Most middleware estimates tokens with len(text) / 4. That's a guess.
compact-middleware uses a hybrid approach ported from Claude Code:
Messages: [Human] [AI] [Tool] [AI with usage={input:45000, output:1200}] [Human] [AI]
^ ^ ^
real: 46,200 tokens heuristic only
(from API response) (for these 2)
It walks messages backwards, finds the last AIMessage with real API token usage (response_metadata.usage), and estimates only the messages after it. Falls back to pure heuristic when no API response is available.

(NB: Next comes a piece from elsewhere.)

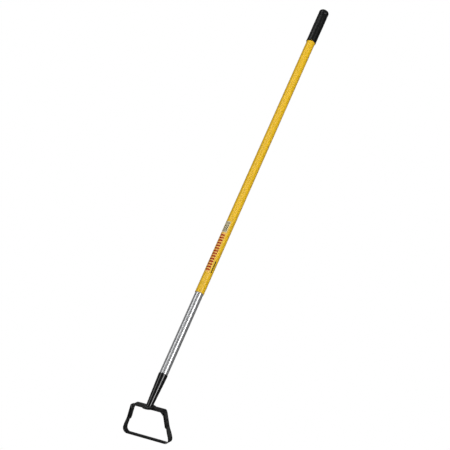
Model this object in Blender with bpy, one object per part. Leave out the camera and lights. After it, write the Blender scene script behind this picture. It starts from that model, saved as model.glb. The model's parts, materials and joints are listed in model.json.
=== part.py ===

Works with Anthropic, OpenAI, and any LangChain-compatible provider.
compact_middleware/
├── middleware.py CompactionMiddleware + CompactionToolMiddleware
├── decision.py Multi-level cascade engine
├── compaction.py LLM summarization (full + partial)
├── tokens.py Hybrid token counting (real API + heuristic)
├── prompts.py 9-section prompt templates
├── microcompact.py Time-based tool result clearing
├── collapse.py Message collapsing
├── truncation.py Argument truncation
├── restoration.py Post-compaction file/plan restoration
├── config.py All configuration dataclasses
└── state.py State schema (TypedDict events)
git clone https://github.com/emanueleielo/compact-middleware
cd compact-middleware
pip install -e ".[dev]"
pytest -v # run tests
ruff check . # lint
mypy compact_middleware # typecheck